RECORD EXTRACTS:

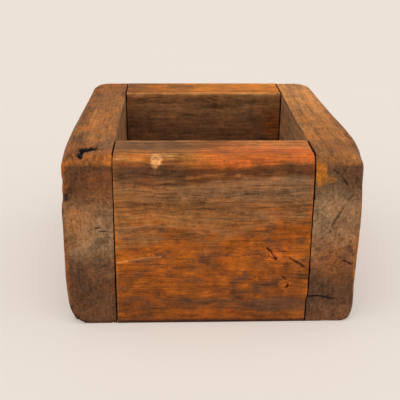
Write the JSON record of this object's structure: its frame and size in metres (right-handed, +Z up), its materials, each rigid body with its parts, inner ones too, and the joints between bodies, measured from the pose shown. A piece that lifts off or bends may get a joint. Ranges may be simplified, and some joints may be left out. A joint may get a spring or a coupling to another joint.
{
  "type": "butter mold",
  "caption": "Square wooden box mold of thick nailed boards, open at the top, with a carved print plate inside that a boss pushes up through the base.",
  "frame": {"origin": "middle of the underside of the box, at the centre of its outer width and depth", "axes": "+Z up out of the open top, -Y out of the front board, +X towards the right side block"},
  "size_m": [0.1358, 0.145, 0.082],
  "materials": {
    "side_wood": "worn, darkened",
    "board_wood": "worn, darkened",
    "base_wood": "worn, dull",
    "press_wood": "scrubbed, satin",
    "nail_iron": "rusted"
  },
  "bodies": {
    "box": {"left_side_block": "side_wood", "right_side_block": "side_wood", "front_board": "board_wood", "back_board": "board_wood", "base_board": "base_wood", "front_left_nails": "nail_iron", "front_right_nails": "nail_iron", "back_left_nails": "nail_iron", "back_right_nails": "nail_iron", "base_left_nails": "nail_iron", "base_right_nails": "nail_iron"},
    "press": {"press_plate": "press_wood", "press_boss": "press_wood"}
  },
  "joints": [
    {"name": "press_slide", "type": "slide", "parent": "box", "child": "press", "axis": [0, 0, 1], "range_m": [0, 0.075]}
  ]
}
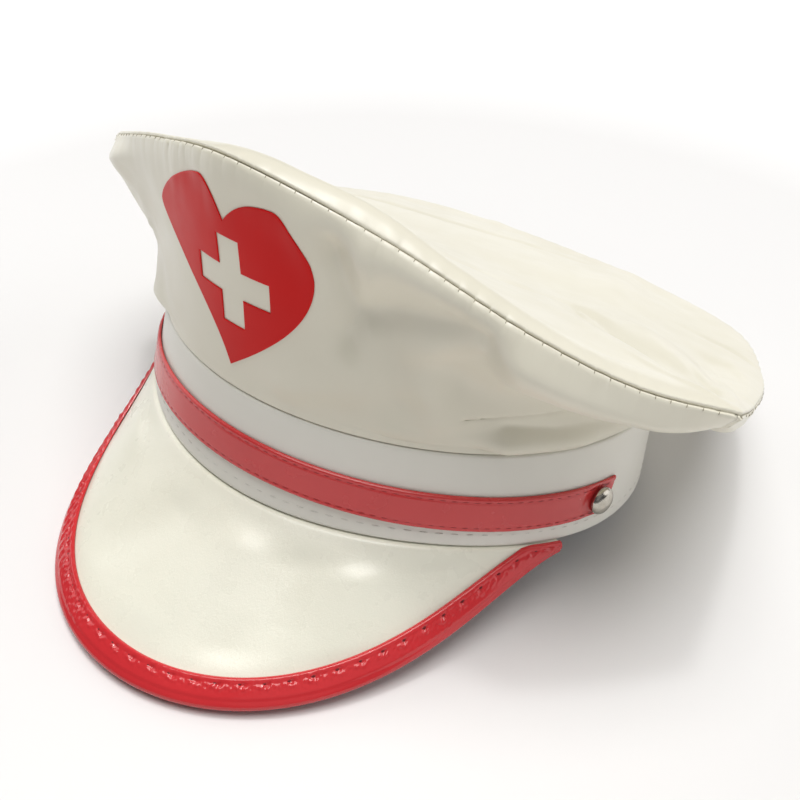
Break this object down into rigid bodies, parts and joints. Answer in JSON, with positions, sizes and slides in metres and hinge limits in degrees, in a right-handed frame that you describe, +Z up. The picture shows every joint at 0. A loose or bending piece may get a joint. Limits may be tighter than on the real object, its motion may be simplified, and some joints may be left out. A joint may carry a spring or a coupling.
{
  "type": "nurse cap",
  "caption": "Peaked nurse cap in ivory vinyl: flared crown with a heart and cross, plain band, red strap with domed rivets, and a sloping visor bound in red.",
  "frame": {"origin": "on the surface the cap stands on, under the middle of the whole cap's box", "axes": "+Z up, -Y the way the wearer looks, +X to the wearer's left; the cap is tipped back so that it stands on the visor's binding and the back of the band"},
  "size_m": [0.2668, 0.2826, 0.1506],
  "materials": {
    "band_vinyl": "smooth satin vinyl, cool white",
    "crown_vinyl": "soft satin vinyl, ivory",
    "visor_vinyl": "fine-grained pearl vinyl, cream",
    "binding_tape": "glossy red tape",
    "strap_vinyl": "glossy dark red vinyl",
    "rivet_metal": "polished nickel",
    "heart_film": "smooth red film"
  },
  "bodies": {
    "root": {"band": "band_vinyl", "crown_front": "crown_vinyl", "crown_back": "crown_vinyl", "crown_top": "crown_vinyl", "visor": "visor_vinyl", "visor_binding": "binding_tape", "strap": "strap_vinyl", "rivet_left": "rivet_metal", "rivet_right": "rivet_metal", "heart_emblem": "heart_film"}
  },
  "joints": []
}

TASK TO COMPLETE: Repeat each record exactly. Omit nothing.

ANSWER TO THE PROBLEM:
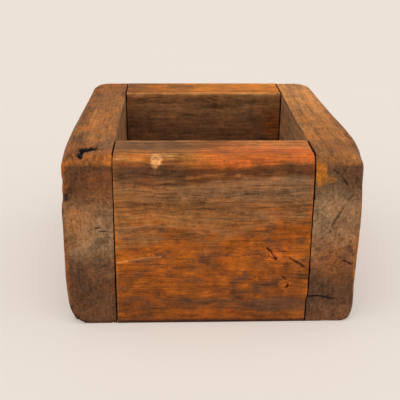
Write the JSON record of this object's structure: its frame and size in metres (right-handed, +Z up), its materials, each rigid body with its parts, inner ones too, and the joints between bodies, measured from the pose shown. A piece that lifts off or bends may get a joint. Ranges may be simplified, and some joints may be left out. A joint may get a spring or a coupling to another joint.
{
  "type": "butter mold",
  "caption": "Square wooden box mold of thick nailed boards, open at the top, with a carved print plate inside that a boss pushes up through the base.",
  "frame": {"origin": "middle of the underside of the box, at the centre of its outer width and depth", "axes": "+Z up out of the open top, -Y out of the front board, +X towards the right side block"},
  "size_m": [0.1358, 0.145, 0.082],
  "materials": {
    "side_wood": "worn, darkened",
    "board_wood": "worn, darkened",
    "base_wood": "worn, dull",
    "press_wood": "scrubbed, satin",
    "nail_iron": "rusted"
  },
  "bodies": {
    "box": {"left_side_block": "side_wood", "right_side_block": "side_wood", "front_board": "board_wood", "back_board": "board_wood", "base_board": "base_wood", "front_left_nails": "nail_iron", "front_right_nails": "nail_iron", "back_left_nails": "nail_iron", "back_right_nails": "nail_iron", "base_left_nails": "nail_iron", "base_right_nails": "nail_iron"},
    "press": {"press_plate": "press_wood", "press_boss": "press_wood"}
  },
  "joints": [
    {"name": "press_slide", "type": "slide", "parent": "box", "child": "press", "axis": [0, 0, 1], "range_m": [0, 0.075]}
  ]
}
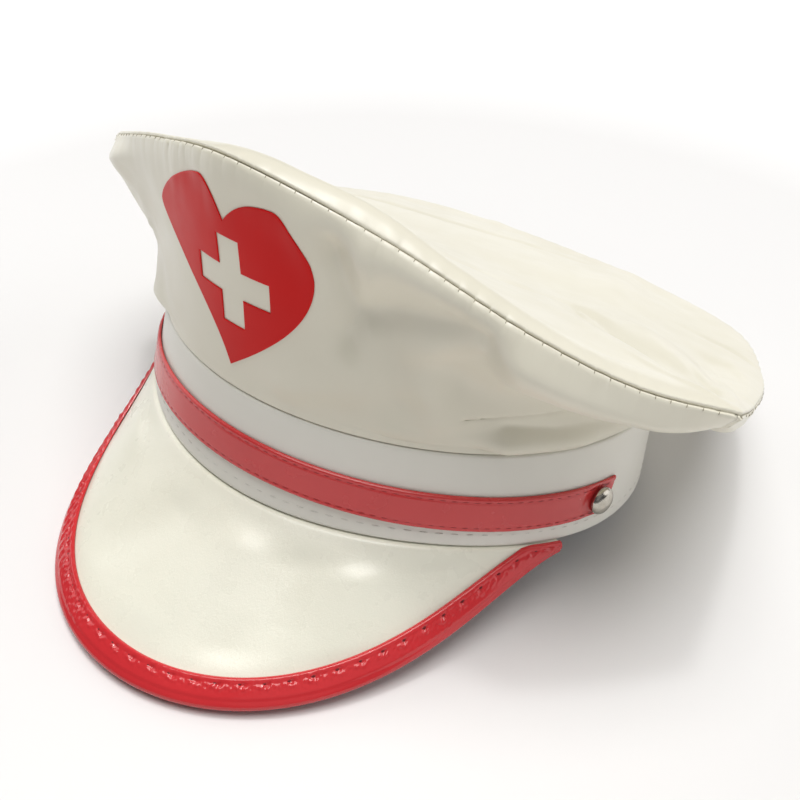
Break this object down into rigid bodies, parts and joints. Answer in JSON, with positions, sizes and slides in metres and hinge limits in degrees, in a right-handed frame that you describe, +Z up. The picture shows every joint at 0. A loose or bending piece may get a joint. Limits may be tighter than on the real object, its motion may be simplified, and some joints may be left out. A joint may carry a spring or a coupling.
{
  "type": "nurse cap",
  "caption": "Peaked nurse cap in ivory vinyl: flared crown with a heart and cross, plain band, red strap with domed rivets, and a sloping visor bound in red.",
  "frame": {"origin": "on the surface the cap stands on, under the middle of the whole cap's box", "axes": "+Z up, -Y the way the wearer looks, +X to the wearer's left; the cap is tipped back so that it stands on the visor's binding and the back of the band"},
  "size_m": [0.2668, 0.2826, 0.1506],
  "materials": {
    "band_vinyl": "smooth satin vinyl, cool white",
    "crown_vinyl": "soft satin vinyl, ivory",
    "visor_vinyl": "fine-grained pearl vinyl, cream",
    "binding_tape": "glossy red tape",
    "strap_vinyl": "glossy dark red vinyl",
    "rivet_metal": "polished nickel",
    "heart_film": "smooth red film"
  },
  "bodies": {
    "root": {"band": "band_vinyl", "crown_front": "crown_vinyl", "crown_back": "crown_vinyl", "crown_top": "crown_vinyl", "visor": "visor_vinyl", "visor_binding": "binding_tape", "strap": "strap_vinyl", "rivet_left": "rivet_metal", "rivet_right": "rivet_metal", "heart_emblem": "heart_film"}
  },
  "joints": []
}